Contrasting Stove to Kimball is useful in illustrating why Kimball is not quite as enjoyable to read. Both are cultural warriors, with an obvious axe to grind from the right. While Kimball is easier to digest (he never reaches Stove's scathing pitch), you can't help but suspect that's partly because he has more sacred cows to protect. Stove doesn't leave anything worth skewering off the barbecue, not even religious inanery. Interestingly, Kimball liberally utilizes Stove arguments in his attacks, but ignores those that might land unfavorably on his own shoulders.

But very high shoulders they are, the writing is first rate, and his understanding can sometimes awe you. He's a proper heir to much of modernisms archness. If he isn't a British citizen, perhaps he should be made an honorary one.

Rating: 3 stars
Summary: Intellect chained to war
Review: Kimball is a very learned voice in the culture wars, an insightful art critic who's breadth of reading harkens to a bygone era. As a matter of fact, the book sometimes feels as though it's from another era celebrating the myriad views of Hulme,T.S. Eliot, Muriel Sparks and once again ravaging the birth and ascent of deconstructionism/moral relativism. All the essays are well written if somewhat unsuprising at this stage, with the real gems being the attack on Cioran and the retrospective view of the novels of Robert Musil. There's also a fun bashing of Foucault who I find to be so tiresome you wouldn't think he'd needed to be bashed again except you'll still find his name in campus catalogs.

On the whole my reading experience was satisfactory, due more to Kimball's style than content. I've been moved to check out anew some of the author's he speaks about in the reviews, and I'm all for supporting an author who's done so much to bring the reading public's attention to David Stove. I might even suggest that someone jump right to Stove's work, especially the stunning volume edited by Kimball.

Contrasting Stove to Kimball is useful in illustrating why Kimball is not quite as enjoyable to read. Both are cultural warriors, with an obvious axe to grind from the right. While Kimball is easier to digest (he never reaches Stove's scathing pitch), you can't help but suspect that's partly because he has more sacred cows to protect. Stove doesn't leave anything worth skewering off the barbecue, not even religious inanery. Interestingly, Kimball liberally utilizes Stove arguments in his attacks, but ignores those that might land unfavorably on his own shoulders.

But very high shoulders they are, the writing is first rate, and his understanding can sometimes awe you. He's a proper heir to much of modernisms archness. If he isn't a British citizen, perhaps he should be made an honorary one.

Rating: 5 stars
Summary: Fairy Tales Don't Come True.
Review: Most critics of American culture are able to see broad causes for contemporary problems. Their insight is almost oversight. Roger Kimball has an amazing ability to see the spawning wisp of the thread that weaves through the matrix of our cultural decline.
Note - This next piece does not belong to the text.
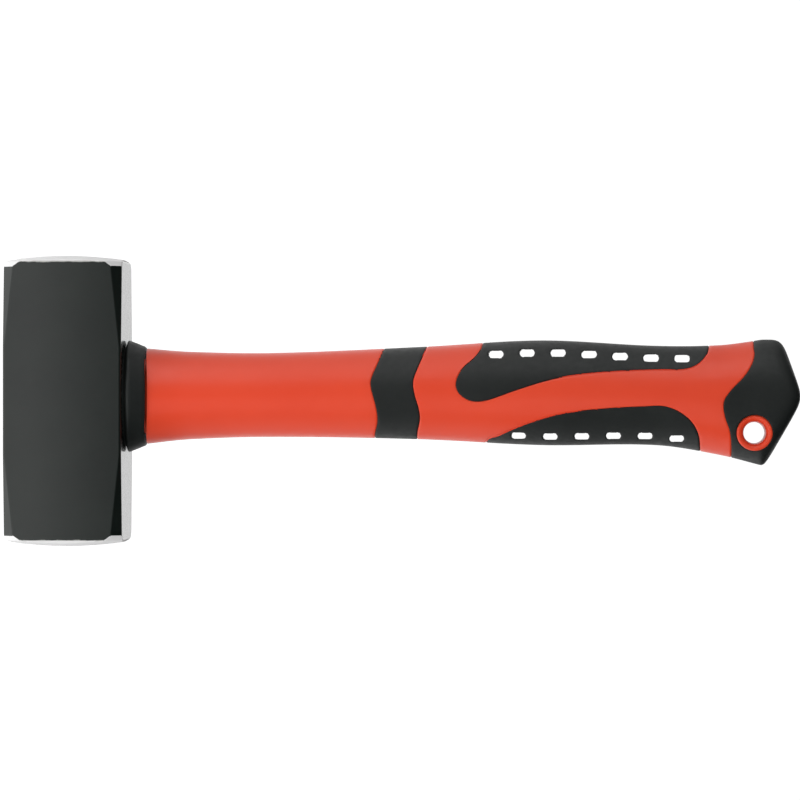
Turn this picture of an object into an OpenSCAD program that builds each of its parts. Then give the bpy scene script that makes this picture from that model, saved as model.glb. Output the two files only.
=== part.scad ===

These series of essays look back over the last century at the critics, novelists, and philosophers who stood on either side of the question, "Is reality real or can I make it what I wish?" Those ascribing to the latter, tended to be cultural heroes for their encouragement of a new kind of freedom which Kimball shows is really a decaying licentiousness. Most of these experimenters against reality were celebrated by the intelligentsia of the time for discovering a new kind of happiness. The only problem, as Kimball points out, is that their suggested liberations have led to misery both personally and culturally. There are also excellent essays describing the stalwarts who stood astride the decline of society yelling "Stop". Primary amongst these is Mr Kimball himself whose essay, "The Trivialization of Outrage" will be a classic as he decries the lack of beauty in today's "art". This is a book that needs to be studied to be appreciated. A little effort brings great rewards. Hopefully we will learn as Kimball so rightly puts it that "the liberations we crave have served chiefly to compound the depth of our loss."

Rating: 5 stars
Summary: Fairy Tales Don't Come True.
Review: Most critics of American culture are able to see broad causes for contemporary problems. Their insight is almost oversight. Roger Kimball has an amazing ability to see the spawning wisp of the thread that weaves through the matrix of our cultural decline. These series of essays look back over the last century at the critics, novelists, and philosophers who stood on either side of the question, "Is reality real or can I make it what I wish?" Those ascribing to the latter, tended to be cultural heroes for their encouragement of a new kind of freedom which Kimball shows is really a decaying licentiousness. Most of these experimenters against reality were celebrated by the intelligentsia of the time for discovering a new kind of happiness. The only problem, as Kimball points out, is that their suggested liberations have led to misery both personally and culturally. There are also excellent essays describing the stalwarts who stood astride the decline of society yelling "Stop". Primary amongst these is Mr Kimball himself whose essay, "The Trivialization of Outrage" will be a classic as he decries the lack of beauty in today's "art". This is a book that needs to be studied to be appreciated. A little effort brings great rewards. Hopefully we will learn as Kimball so rightly puts it that "the liberations we crave have served chiefly to compound the depth of our loss."

Rating: 5 stars
Summary: Yet More Brilliance from Kimball.
Review: This is one of my favorite books and a person could hardly do better than to purchase the two for one Amazon deal that includes "The Long March." I thought of reviewing "Experiments..." today because upon reading the latest issue of The New Criterion (the journal Kimball edits) the author includes, in an essay concerning shame, a reference to Robert Musil. This reference immediately reminded me of the superlative essay this book contains regarding Musil and his masterpiece, "The Man without Qualities."
"Experiments..." is highly similar to "Lives of the Mind" in its ecletic choice of subject matter. Unlike "The Long March," it is not uniformly guided by a single theme but this does not decrease its educational merit.
I should also state that this is not a partisan book. It's for intellectuals of all stripes but is particularly valuable to those who cherish our culture and western civilization. Enjoy, I wish I could read these essays for the first time all over again.